Groups selected by Anglo include companies led by Mike Teke, president of South Africa’s Chamber of Mines; Phuthuma Nhleko, chairperson of the Phembani Group and head of Africa’s biggest mobile phone company MTN, and Sandile Zungu, executive chairperson of Zungu Investments, according to the people who asked not to be identified because the information is not public. Rand Merchant Bank is involved in the process, they said.
Anglo, founded in Johannesburg in 1917, announced plans in February 2015 to sell more than half its mines so that it could focus on a smaller group of commodities. The mines under discussion are those that sell coal locally in South Africa, mainly to Eskom.
Together the assets - the New Vaal, Kriel and New Denmark mines - account for about half of the company’s South African coal production.
The three mines combined produced almost seven million tonnes of coal in the third quarter of last year, according to Anglo. While the value of the coal contracts with Eskom varies, they usually average around R500 per tonne, said Eskom spokesperson Khulu Phasiwe. That would equate to about R13.6bn worth of coal annually from the Anglo assets.

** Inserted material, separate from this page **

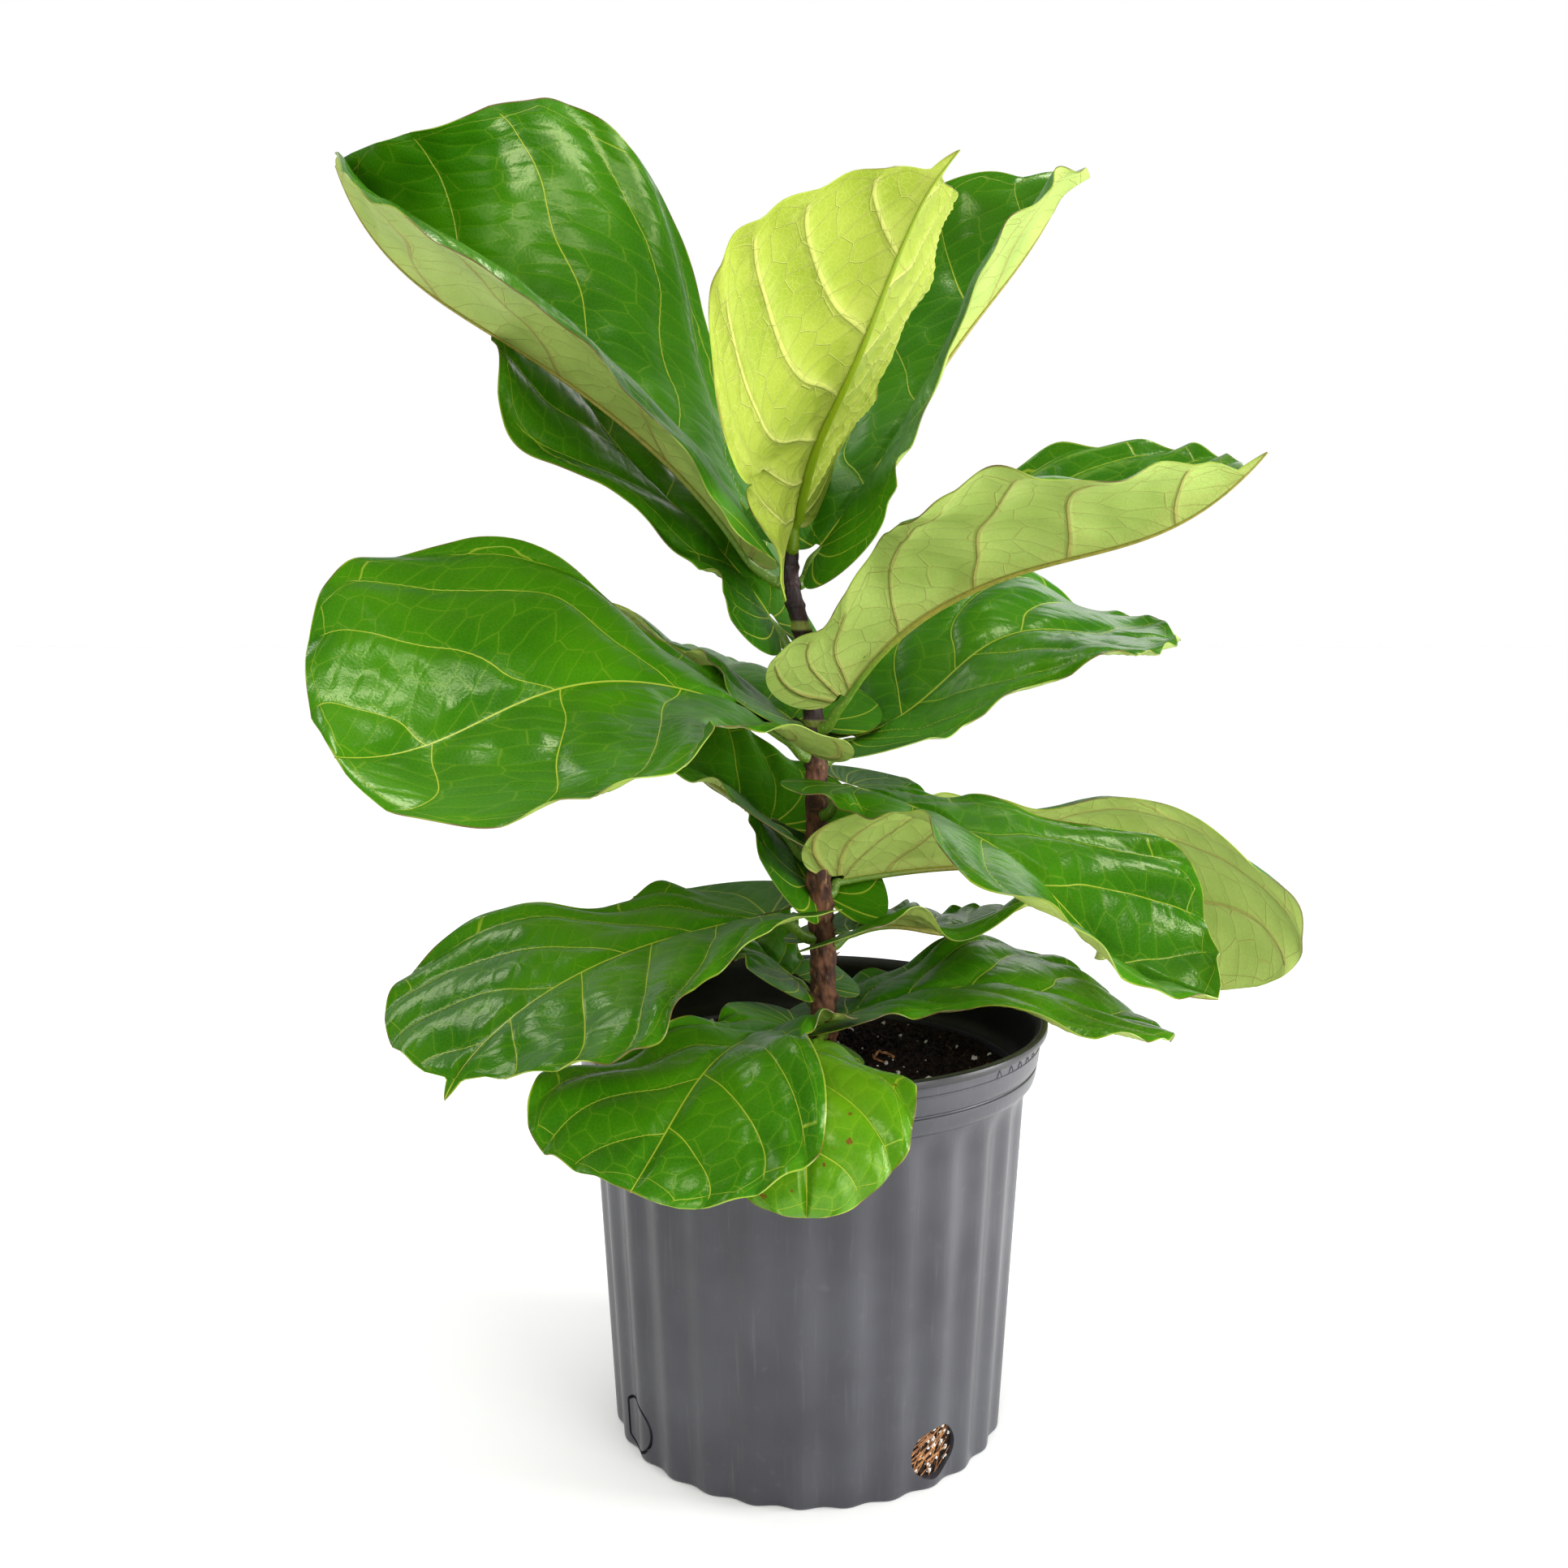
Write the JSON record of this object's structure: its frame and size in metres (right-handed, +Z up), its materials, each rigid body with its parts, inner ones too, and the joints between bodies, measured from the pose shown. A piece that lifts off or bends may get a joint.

South Africa’s government is pushing companies to boost black involvement in the economy to make up for discrimination during apartheid. Eskom says it wants suppliers to be black controlled.
Anglo won’t comment on potential bidders due to confidentiality agreements, company spokesperson Moeketsi Mofokeng said by phone. "We continue to engage Eskom and the government about the process that we’ve embarked on." Teke, Zungu and RMB also declined to comment. Phembani didn’t immediately reply to e-mails.